Nell’immediato, Erdogan chiede lo scalpo di Gulen. Il segretario di Stato John Kerry vuol vedere le prove della colpevolezza. Forse ci sono, forse no, ma non sarà difficile fabbricarle. Se Washington cede è una resa incondizionata. Obama non solo si spara sugli alluci, ma azzoppa anche la candidatura di Hillary Clinton e apre la porta a un Donald Trump che batte la gran cassa accusando le incertezze, le contraddizioni, i veri e propri pasticci della politica estera americana negli otto anni di Obama (e nei quattro anni in cui Hillary è stata la responsbaile degli affari internazionali). Se tiene duro, la frattura con la Turchia potrà arrivare fino al punto da mettere in pericolo la Nato.

Un dilemma terribile al quale il presidente non è preparato. E per la verità nessuno lo è, tanto meno Trump, ma lui sta all’opposizione e può permettersi di fare una facile propaganda. Tutto questo mentre Obama è più che mai anatra zoppa. La via d’uscita facile facile sarebbe passare la patata bollente al nuovo inquilino della Casa Bianca, ma non è possibile. Non lo vuole innanzitutto Erdogan che intende sfruttare fino in fondo la sua vittoria. Come dargli torto?
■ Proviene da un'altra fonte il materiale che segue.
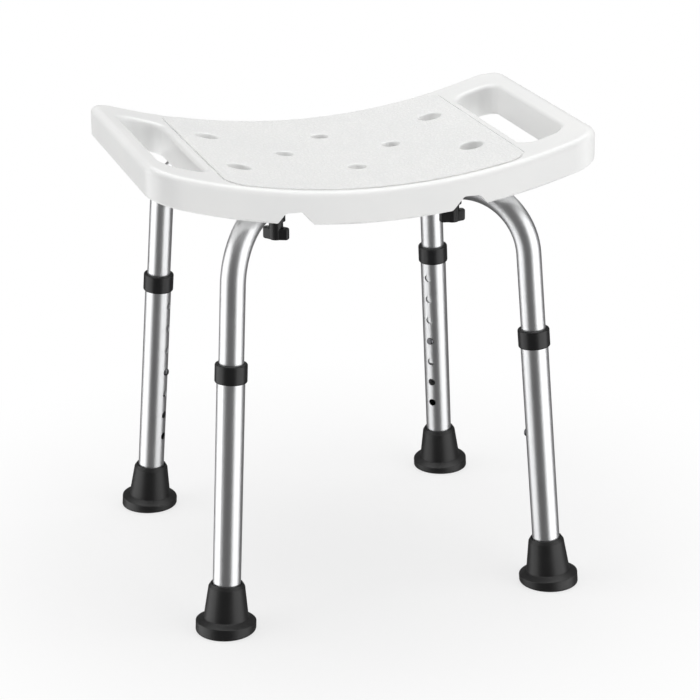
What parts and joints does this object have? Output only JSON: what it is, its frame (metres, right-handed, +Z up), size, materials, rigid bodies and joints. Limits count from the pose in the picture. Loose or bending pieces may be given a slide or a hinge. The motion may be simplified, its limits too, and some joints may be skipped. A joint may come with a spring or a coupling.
{
  "type": "shower stool",
  "caption": "Shower stool with a saddle-shaped white seat, hand slots and drain holes, on crossing aluminium tubes with telescoping legs and black rubber feet.",
  "frame": {"origin": "on the floor under the centre of the seat", "axes": "+X along the seat's long side, front at -Y, +Z up"},
  "size_m": [0.466, 0.3964, 0.4787],
  "materials": {
    "seat_plastic": "satin with a fine grain on the panel",
    "anodised_tube": "satin anodised",
    "black_plastic": "satin",
    "black_rubber": "satin",
    "plated_steel": "zinc plated",
    "dark_steel": "blackened spring steel",
    "brass_insert": "turned"
  },
  "bodies": {
    "root": {"frame_tube_left_front": "anodised_tube", "frame_tube_right_front": "anodised_tube", "seat": "seat_plastic", "centre_rivet": "plated_steel", "seat_insert_front_left": "brass_insert", "seat_insert_front_right": "brass_insert", "seat_insert_rear_left": "brass_insert", "seat_insert_rear_right": "brass_insert", "snap_spring_front_left": "dark_steel", "snap_spring_front_right": "dark_steel", "snap_spring_rear_left": "dark_steel", "snap_spring_rear_right": "dark_steel"},
    "leg_front_left": {"lower_tube_front_left": "anodised_tube", "collar_front_left": "black_plastic", "foot_front_left": "black_rubber", "foot_washer_front_left": "plated_steel"},
    "button_front_left": {"snap_button_front_left": "dark_steel"},
    "washer_front_left": {"saddle_washer_front_left": "black_plastic"},
    "knob_front_left": {"knob_front_left": "black_plastic", "knob_stud_front_left": "plated_steel"},
    "leg_front_right": {"lower_tube_front_right": "anodised_tube", "collar_front_right": "black_plastic", "foot_front_right": "black_rubber", "foot_washer_front_right": "plated_steel"},
    "button_front_right": {"snap_button_front_right": "dark_steel"},
    "washer_front_right": {"saddle_washer_front_right": "black_plastic"},
    "knob_front_right": {"knob_front_right": "black_plastic", "knob_stud_front_right": "plated_steel"},
    "leg_rear_left": {"lower_tube_rear_left": "anodised_tube", "collar_rear_left": "black_plastic", "foot_rear_left": "black_rubber", "foot_washer_rear_left": "plated_steel"},
    "button_rear_left": {"snap_button_rear_left": "dark_steel"},
    "washer_rear_left": {"saddle_washer_rear_left": "black_plastic"},
    "knob_rear_left": {"knob_rear_left": "black_plastic", "knob_stud_rear_left": "plated_steel"},
    "leg_rear_right": {"lower_tube_rear_right": "anodised_tube", "collar_rear_right": "black_plastic", "foot_rear_right": "black_rubber", "foot_washer_rear_right": "plated_steel"},
    "button_rear_right": {"snap_button_rear_right": "dark_steel"},
    "washer_rear_right": {"saddle_washer_rear_right": "black_plastic"},
    "knob_rear_right": {"knob_rear_right": "black_plastic", "knob_stud_rear_right": "plated_steel"}
  },
  "joints": [
    {"name": "leg_slide_front_left", "type": "slide", "parent": "root", "child": "leg_front_left", "axis": [0.0601, 0.057, 0.9966], "range_m": [-0.078, 0.078]},
    {"name": "button_press_front_left", "type": "slide", "parent": "root", "child": "button_front_left", "axis": [-0.7229, -0.686, 0.0828], "range_m": [0, 0.0042], "stiffness_N_per_m": 1500, "deforming": ["snap_spring_front_left"]},
    {"name": "washer_drop_front_left", "type": "slide", "parent": "root", "child": "washer_front_left", "axis": [0, 0, -1], "range_m": [0, 0.01]},
    {"name": "knob_turn_front_left", "type": "hinge", "parent": "washer_front_left", "child": "knob_front_left", "pos_m": [-0.09357, -0.0888, 0.39], "axis": [0, 0, -1], "range_deg": [0, 2880]},
    {"name": "leg_slide_front_right", "type": "slide", "parent": "root", "child": "leg_front_right", "axis": [-0.0601, 0.057, 0.9966], "range_m": [-0.078, 0.078]},
    {"name": "button_press_front_right", "type": "slide", "parent": "root", "child": "button_front_right", "axis": [0.7229, -0.686, 0.0828], "range_m": [0, 0.0042], "stiffness_N_per_m": 1500, "deforming": ["snap_spring_front_right"]},
    {"name": "washer_drop_front_right", "type": "slide", "parent": "root", "child": "washer_front_right", "axis": [0, 0, -1], "range_m": [0, 0.01]},
    {"name": "knob_turn_front_right", "type": "hinge", "parent": "washer_front_right", "child": "knob_front_right", "pos_m": [0.09357, -0.0888, 0.39], "axis": [0, 0, -1], "range_deg": [0, 2880]},
    {"name": "leg_slide_rear_left", "type": "slide", "parent": "root", "child": "leg_rear_left", "axis": [0.0601, -0.057, 0.9966], "range_m": [-0.078, 0.078]},
    {"name": "button_press_rear_left", "type": "slide", "parent": "root", "child": "button_rear_left", "axis": [-0.7229, 0.686, 0.0828], "range_m": [0, 0.0042], "stiffness_N_per_m": 1500, "deforming": ["snap_spring_rear_left"]},
    {"name": "washer_drop_rear_left", "type": "slide", "parent": "root", "child": "washer_rear_left", "axis": [0, 0, -1], "range_m": [0, 0.01]},
    {"name": "knob_turn_rear_left", "type": "hinge", "parent": "washer_rear_left", "child": "knob_rear_left", "pos_m": [-0.09357, 0.0888, 0.39], "axis": [0, 0, -1], "range_deg": [0, 2880]},
    {"name": "leg_slide_rear_right", "type": "slide", "parent": "root", "child": "leg_rear_right", "axis": [-0.0601, -0.057, 0.9966], "range_m": [-0.078, 0.078]},
    {"name": "button_press_rear_right", "type": "slide", "parent": "root", "child": "button_rear_right", "axis": [0.7229, 0.686, 0.0828], "range_m": [0, 0.0042], "stiffness_N_per_m": 1500, "deforming": ["snap_spring_rear_right"]},
    {"name": "washer_drop_rear_right", "type": "slide", "parent": "root", "child": "washer_rear_right", "axis": [0, 0, -1], "range_m": [0, 0.01]},
    {"name": "knob_turn_rear_right", "type": "hinge", "parent": "washer_rear_right", "child": "knob_rear_right", "pos_m": [0.09357, 0.0888, 0.39], "axis": [0, 0, -1], "range_deg": [0, 2880]}
  ],
  "couplings": [
    {"joint": "knob_turn_front_left", "follows": "washer_drop_front_left", "rad_per_m": 5026.5},
    {"joint": "knob_turn_front_right", "follows": "washer_drop_front_right", "rad_per_m": 5026.5},
    {"joint": "knob_turn_rear_left", "follows": "washer_drop_rear_left", "rad_per_m": 5026.5},
    {"joint": "knob_turn_rear_right", "follows": "washer_drop_rear_right", "rad_per_m": 5026.5}
  ]
}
Il putsch è stato una tale collezione di imperizia tecnica e ingenuità politica, da sembrare fasullo, scrive Roger Cohen sul New York Times che parla di “improbabile bersaglio di un improbabile colpo di stato”. Bando ai complottismi. Agli storici l’ardua sentenza. E’ già abbastanza ingarbugliato quel che vediamo davanti ai nostri occhi.